Start

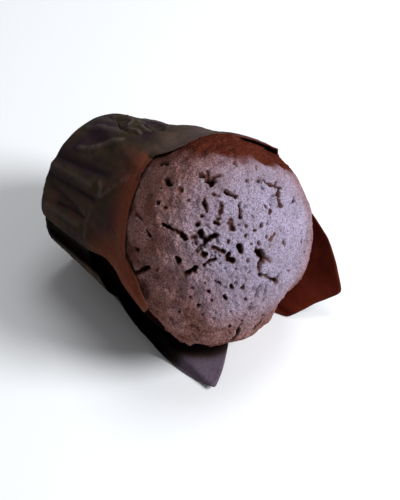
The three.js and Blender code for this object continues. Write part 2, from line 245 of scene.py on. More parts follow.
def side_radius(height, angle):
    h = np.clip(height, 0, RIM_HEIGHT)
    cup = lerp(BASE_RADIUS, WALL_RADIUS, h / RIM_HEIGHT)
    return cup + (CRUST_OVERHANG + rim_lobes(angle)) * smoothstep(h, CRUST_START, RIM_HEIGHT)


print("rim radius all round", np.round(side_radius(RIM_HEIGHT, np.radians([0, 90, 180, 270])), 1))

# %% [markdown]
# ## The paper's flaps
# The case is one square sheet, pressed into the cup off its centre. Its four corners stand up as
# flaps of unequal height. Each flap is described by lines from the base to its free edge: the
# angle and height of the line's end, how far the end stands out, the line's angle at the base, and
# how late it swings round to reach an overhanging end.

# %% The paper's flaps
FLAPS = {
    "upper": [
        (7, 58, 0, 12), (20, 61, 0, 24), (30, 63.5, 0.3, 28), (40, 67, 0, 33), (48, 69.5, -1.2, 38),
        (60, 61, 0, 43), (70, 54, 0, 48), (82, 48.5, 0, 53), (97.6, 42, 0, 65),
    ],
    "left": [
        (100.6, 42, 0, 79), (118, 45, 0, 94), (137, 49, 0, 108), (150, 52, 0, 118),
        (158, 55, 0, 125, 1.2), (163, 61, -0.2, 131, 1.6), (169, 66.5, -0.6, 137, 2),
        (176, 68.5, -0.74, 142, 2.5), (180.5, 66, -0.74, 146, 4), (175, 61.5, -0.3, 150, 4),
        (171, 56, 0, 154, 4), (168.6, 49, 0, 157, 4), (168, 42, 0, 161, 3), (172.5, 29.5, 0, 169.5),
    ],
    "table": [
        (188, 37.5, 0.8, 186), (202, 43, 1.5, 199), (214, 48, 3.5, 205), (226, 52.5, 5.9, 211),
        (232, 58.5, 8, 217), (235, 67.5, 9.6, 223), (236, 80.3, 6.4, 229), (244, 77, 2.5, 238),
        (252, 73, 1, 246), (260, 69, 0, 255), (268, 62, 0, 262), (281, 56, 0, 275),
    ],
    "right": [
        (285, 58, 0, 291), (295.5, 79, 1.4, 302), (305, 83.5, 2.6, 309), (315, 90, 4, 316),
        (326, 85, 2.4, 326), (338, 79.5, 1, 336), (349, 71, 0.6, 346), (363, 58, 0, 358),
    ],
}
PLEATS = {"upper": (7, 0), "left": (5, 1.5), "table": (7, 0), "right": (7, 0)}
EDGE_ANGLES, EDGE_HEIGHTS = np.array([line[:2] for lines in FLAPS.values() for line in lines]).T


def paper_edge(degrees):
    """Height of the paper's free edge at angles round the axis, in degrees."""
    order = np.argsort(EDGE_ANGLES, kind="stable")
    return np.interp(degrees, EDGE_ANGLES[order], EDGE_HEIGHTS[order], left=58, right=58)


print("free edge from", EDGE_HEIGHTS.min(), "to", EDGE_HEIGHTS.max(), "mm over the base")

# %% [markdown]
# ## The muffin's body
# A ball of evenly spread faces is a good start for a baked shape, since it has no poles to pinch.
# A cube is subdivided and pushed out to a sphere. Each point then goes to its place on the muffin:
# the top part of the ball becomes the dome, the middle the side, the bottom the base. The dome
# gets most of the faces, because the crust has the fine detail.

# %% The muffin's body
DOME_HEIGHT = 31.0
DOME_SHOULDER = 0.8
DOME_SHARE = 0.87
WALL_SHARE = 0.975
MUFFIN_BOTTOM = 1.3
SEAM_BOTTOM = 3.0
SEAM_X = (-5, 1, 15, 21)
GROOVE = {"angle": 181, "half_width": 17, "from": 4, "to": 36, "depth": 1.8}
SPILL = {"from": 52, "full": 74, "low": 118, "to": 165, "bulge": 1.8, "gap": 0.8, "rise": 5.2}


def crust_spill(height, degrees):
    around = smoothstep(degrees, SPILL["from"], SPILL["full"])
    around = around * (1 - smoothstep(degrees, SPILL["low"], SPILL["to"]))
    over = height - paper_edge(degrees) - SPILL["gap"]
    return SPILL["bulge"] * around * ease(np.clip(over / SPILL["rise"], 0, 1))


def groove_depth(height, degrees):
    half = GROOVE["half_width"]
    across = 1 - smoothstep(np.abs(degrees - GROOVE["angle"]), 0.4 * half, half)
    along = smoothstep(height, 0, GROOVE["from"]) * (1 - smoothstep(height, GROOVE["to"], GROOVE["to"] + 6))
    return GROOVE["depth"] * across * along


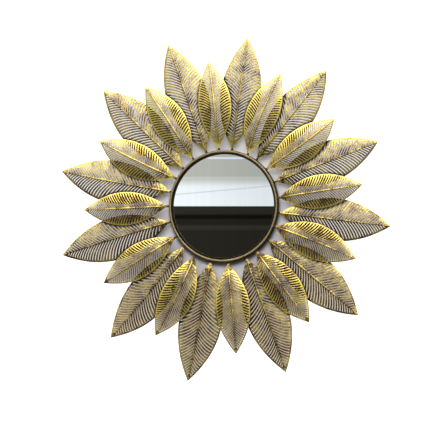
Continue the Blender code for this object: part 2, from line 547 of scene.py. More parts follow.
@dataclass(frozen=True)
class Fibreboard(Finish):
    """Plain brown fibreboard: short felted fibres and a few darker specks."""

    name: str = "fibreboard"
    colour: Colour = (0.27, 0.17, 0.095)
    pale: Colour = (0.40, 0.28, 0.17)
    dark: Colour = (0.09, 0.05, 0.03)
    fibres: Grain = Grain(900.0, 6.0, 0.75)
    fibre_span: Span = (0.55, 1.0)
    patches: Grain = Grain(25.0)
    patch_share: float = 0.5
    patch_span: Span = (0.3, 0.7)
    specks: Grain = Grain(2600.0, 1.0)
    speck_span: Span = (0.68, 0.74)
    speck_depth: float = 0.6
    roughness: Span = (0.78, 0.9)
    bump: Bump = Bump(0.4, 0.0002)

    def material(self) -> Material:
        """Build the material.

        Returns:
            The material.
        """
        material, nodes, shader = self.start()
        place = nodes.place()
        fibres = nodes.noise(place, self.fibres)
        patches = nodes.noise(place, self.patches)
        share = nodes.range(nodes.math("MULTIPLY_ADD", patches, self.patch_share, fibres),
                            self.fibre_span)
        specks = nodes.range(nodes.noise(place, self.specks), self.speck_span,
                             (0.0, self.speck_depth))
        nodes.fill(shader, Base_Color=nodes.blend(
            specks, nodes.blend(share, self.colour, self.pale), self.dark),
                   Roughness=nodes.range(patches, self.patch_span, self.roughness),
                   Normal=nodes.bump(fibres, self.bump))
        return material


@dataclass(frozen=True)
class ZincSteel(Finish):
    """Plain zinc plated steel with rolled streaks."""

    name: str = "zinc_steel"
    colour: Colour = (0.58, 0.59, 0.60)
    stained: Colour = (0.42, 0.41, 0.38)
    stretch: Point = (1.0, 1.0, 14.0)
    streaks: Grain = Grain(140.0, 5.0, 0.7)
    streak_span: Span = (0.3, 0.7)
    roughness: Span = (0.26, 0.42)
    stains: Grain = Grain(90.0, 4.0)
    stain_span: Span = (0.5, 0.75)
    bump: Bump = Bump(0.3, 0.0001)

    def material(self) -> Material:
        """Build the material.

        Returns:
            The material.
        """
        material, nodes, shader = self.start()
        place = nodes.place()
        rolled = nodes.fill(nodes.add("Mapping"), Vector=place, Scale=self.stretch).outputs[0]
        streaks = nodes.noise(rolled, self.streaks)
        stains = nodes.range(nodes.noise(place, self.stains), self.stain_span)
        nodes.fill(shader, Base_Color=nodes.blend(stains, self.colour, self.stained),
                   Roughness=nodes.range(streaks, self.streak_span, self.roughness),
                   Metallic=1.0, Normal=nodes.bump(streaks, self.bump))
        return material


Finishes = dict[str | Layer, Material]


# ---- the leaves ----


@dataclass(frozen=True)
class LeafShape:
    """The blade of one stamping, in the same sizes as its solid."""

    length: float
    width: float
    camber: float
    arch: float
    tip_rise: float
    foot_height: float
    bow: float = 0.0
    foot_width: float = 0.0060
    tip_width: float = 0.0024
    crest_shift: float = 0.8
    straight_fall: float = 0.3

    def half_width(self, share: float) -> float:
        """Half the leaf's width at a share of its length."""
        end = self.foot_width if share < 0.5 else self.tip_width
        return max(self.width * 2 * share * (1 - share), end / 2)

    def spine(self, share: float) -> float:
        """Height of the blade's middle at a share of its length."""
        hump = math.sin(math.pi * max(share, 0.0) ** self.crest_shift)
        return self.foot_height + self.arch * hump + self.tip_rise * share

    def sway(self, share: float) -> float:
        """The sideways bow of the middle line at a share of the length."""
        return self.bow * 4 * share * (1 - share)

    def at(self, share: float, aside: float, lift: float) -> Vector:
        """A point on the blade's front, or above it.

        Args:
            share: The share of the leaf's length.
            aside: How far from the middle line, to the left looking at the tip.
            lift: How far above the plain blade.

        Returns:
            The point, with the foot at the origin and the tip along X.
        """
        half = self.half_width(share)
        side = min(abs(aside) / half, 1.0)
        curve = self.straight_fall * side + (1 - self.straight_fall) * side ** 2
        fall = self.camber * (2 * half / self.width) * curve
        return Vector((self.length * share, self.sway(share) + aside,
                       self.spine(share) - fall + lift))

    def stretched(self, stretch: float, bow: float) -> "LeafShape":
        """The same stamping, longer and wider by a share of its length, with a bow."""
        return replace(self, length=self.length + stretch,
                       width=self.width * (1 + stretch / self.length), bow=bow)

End
Start

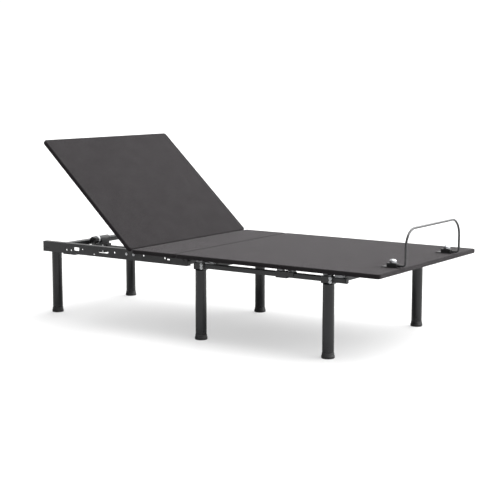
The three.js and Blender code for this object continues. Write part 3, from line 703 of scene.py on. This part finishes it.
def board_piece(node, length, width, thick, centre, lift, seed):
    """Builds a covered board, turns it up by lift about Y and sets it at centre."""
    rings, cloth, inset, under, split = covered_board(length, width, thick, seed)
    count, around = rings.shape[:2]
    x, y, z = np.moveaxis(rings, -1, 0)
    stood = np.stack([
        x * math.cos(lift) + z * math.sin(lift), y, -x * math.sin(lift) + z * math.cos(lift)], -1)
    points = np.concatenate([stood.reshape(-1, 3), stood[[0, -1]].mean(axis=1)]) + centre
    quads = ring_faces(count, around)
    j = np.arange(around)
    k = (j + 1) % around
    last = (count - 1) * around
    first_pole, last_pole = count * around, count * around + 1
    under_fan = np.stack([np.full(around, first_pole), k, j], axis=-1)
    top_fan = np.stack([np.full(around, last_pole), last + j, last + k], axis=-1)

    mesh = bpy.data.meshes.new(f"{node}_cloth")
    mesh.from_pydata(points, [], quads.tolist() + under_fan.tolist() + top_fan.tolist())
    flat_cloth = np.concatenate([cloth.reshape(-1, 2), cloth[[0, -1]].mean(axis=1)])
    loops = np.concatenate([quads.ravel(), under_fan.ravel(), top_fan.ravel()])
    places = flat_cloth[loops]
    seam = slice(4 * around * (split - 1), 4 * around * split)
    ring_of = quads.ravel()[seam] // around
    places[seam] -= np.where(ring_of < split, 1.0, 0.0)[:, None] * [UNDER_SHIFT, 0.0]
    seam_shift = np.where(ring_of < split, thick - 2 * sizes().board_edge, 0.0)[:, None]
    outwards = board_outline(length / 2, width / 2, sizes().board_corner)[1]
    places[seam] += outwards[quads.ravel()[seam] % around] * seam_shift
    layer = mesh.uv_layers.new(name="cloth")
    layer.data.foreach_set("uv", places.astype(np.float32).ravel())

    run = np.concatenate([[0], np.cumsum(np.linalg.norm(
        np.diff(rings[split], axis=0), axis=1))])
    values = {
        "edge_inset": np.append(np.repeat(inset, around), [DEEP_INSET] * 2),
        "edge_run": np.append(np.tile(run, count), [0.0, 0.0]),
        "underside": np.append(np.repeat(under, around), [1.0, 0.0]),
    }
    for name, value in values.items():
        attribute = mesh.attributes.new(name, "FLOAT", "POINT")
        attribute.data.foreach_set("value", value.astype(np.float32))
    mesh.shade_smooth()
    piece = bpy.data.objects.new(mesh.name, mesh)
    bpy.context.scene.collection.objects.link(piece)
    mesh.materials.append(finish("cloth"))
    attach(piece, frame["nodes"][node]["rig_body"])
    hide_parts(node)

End

• Aim: Transcribe word for word the lines from the one holding "on. More parts follow." through the one holding "EDGE_ANGLES, EDGE_HEIGHTS = np.array([line[:2]". Include both, and add nothing.

• Written response:
The three.js and Blender code for this object continues. Write part 2, from line 245 of scene.py on. More parts follow.
def side_radius(height, angle):
    h = np.clip(height, 0, RIM_HEIGHT)
    cup = lerp(BASE_RADIUS, WALL_RADIUS, h / RIM_HEIGHT)
    return cup + (CRUST_OVERHANG + rim_lobes(angle)) * smoothstep(h, CRUST_START, RIM_HEIGHT)


print("rim radius all round", np.round(side_radius(RIM_HEIGHT, np.radians([0, 90, 180, 270])), 1))

# %% [markdown]
# ## The paper's flaps
# The case is one square sheet, pressed into the cup off its centre. Its four corners stand up as
# flaps of unequal height. Each flap is described by lines from the base to its free edge: the
# angle and height of the line's end, how far the end stands out, the line's angle at the base, and
# how late it swings round to reach an overhanging end.

# %% The paper's flaps
FLAPS = {
    "upper": [
        (7, 58, 0, 12), (20, 61, 0, 24), (30, 63.5, 0.3, 28), (40, 67, 0, 33), (48, 69.5, -1.2, 38),
        (60, 61, 0, 43), (70, 54, 0, 48), (82, 48.5, 0, 53), (97.6, 42, 0, 65),
    ],
    "left": [
        (100.6, 42, 0, 79), (118, 45, 0, 94), (137, 49, 0, 108), (150, 52, 0, 118),
        (158, 55, 0, 125, 1.2), (163, 61, -0.2, 131, 1.6), (169, 66.5, -0.6, 137, 2),
        (176, 68.5, -0.74, 142, 2.5), (180.5, 66, -0.74, 146, 4), (175, 61.5, -0.3, 150, 4),
        (171, 56, 0, 154, 4), (168.6, 49, 0, 157, 4), (168, 42, 0, 161, 3), (172.5, 29.5, 0, 169.5),
    ],
    "table": [
        (188, 37.5, 0.8, 186), (202, 43, 1.5, 199), (214, 48, 3.5, 205), (226, 52.5, 5.9, 211),
        (232, 58.5, 8, 217), (235, 67.5, 9.6, 223), (236, 80.3, 6.4, 229), (244, 77, 2.5, 238),
        (252, 73, 1, 246), (260, 69, 0, 255), (268, 62, 0, 262), (281, 56, 0, 275),
    ],
    "right": [
        (285, 58, 0, 291), (295.5, 79, 1.4, 302), (305, 83.5, 2.6, 309), (315, 90, 4, 316),
        (326, 85, 2.4, 326), (338, 79.5, 1, 336), (349, 71, 0.6, 346), (363, 58, 0, 358),
    ],
}
PLEATS = {"upper": (7, 0), "left": (5, 1.5), "table": (7, 0), "right": (7, 0)}
EDGE_ANGLES, EDGE_HEIGHTS = np.array([line[:2] for lines in FLAPS.values() for line in lines]).T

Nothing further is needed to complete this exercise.